Factbox: Kosovo Tribunal: the suspects, allegations and history

Former KLA officer Salih Mustafa appears before a special tribunal in The Hague
Former KLA officer Salih Mustafa, accused of murder, torture and cruel treatment during the 1998-1999 Kosovo conflict, appears before a special tribunal set up to hear cases of war crimes allegedly committed by the Kosovo Liberation Army (KLA), in The Hague, Netherlands, September 15, 2021. Robin van Lonkhuijsen/ANP/Pool via REUTERS

THE HAGUE, Sept 15 (Reuters) - The first trial opened on Wednesday at a special court dealing with crimes during the 1998-1999 Kosovo conflict. read more Here are some key facts about the tribunal:

* The Kosovo Specialist Chambers tribunal was created in 2015 to handle crimes not tried by the United Nations International Criminal Tribunal for the former Yugoslavia (ICTY), which prosecuted individuals for atrocities during the Balkan wars of the 1990s, and closed in 2017.

* The Tribunal sits in The Hague and is staffed by international judges and lawyers, but is formally a Kosovo court embedded in Kosovo law, rather than an international court such as the ICTY.

* The first case is against Salih Mustafa, 50, a former pro-independence commander who pleaded not guilty on Wednesday to war crimes. He faces charges of murder, accused of running a prison unit where inmates where subjected to daily beatings and torture. Prosecutors said victims were fellow Kosovo Albanians who disagreed politically with Kosovo Liberation Army fighters.

* The KSC has indicted eight suspects, all of whom are in custody at a detention unit in the Dutch seaside town of Scheveningen. They include former Kosovo President Hashim Thaci, who resigned and turned himself last year to face charges of war crimes and crimes against humanity.

* Prosecutors hold Thaci responsible for nearly 100 murders of civilians during the war when he was a KLA commander who fought the Serbian police and army.

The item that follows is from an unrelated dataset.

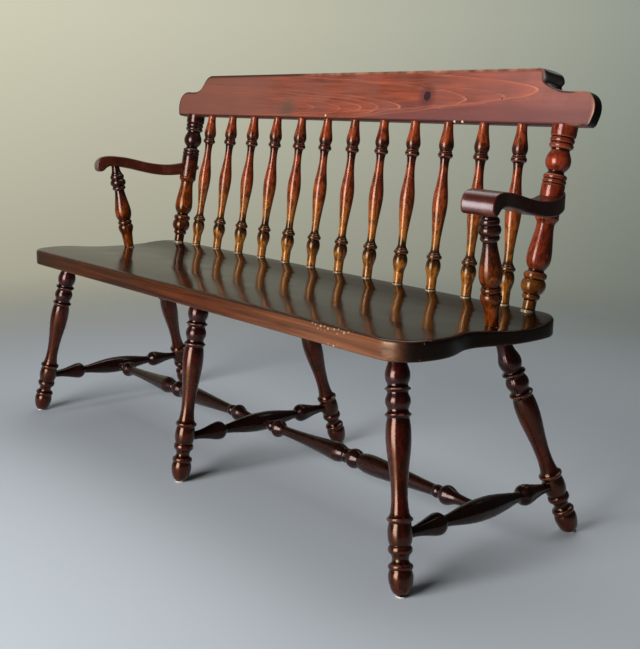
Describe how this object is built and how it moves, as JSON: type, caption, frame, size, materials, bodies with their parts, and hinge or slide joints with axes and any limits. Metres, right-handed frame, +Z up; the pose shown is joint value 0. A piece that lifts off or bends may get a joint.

* Thaci, a U.S.-backed national hero, embarked on his political career after leading the KLA’s battle against forces under Milosevic. He has been the dominant political figure in the country since its independence 13 years ago.

* At least 13,000 people died during the 1998-99 war in Kosovo, then a province of Serbia under the late Yugoslav President Slobodan Milosevic.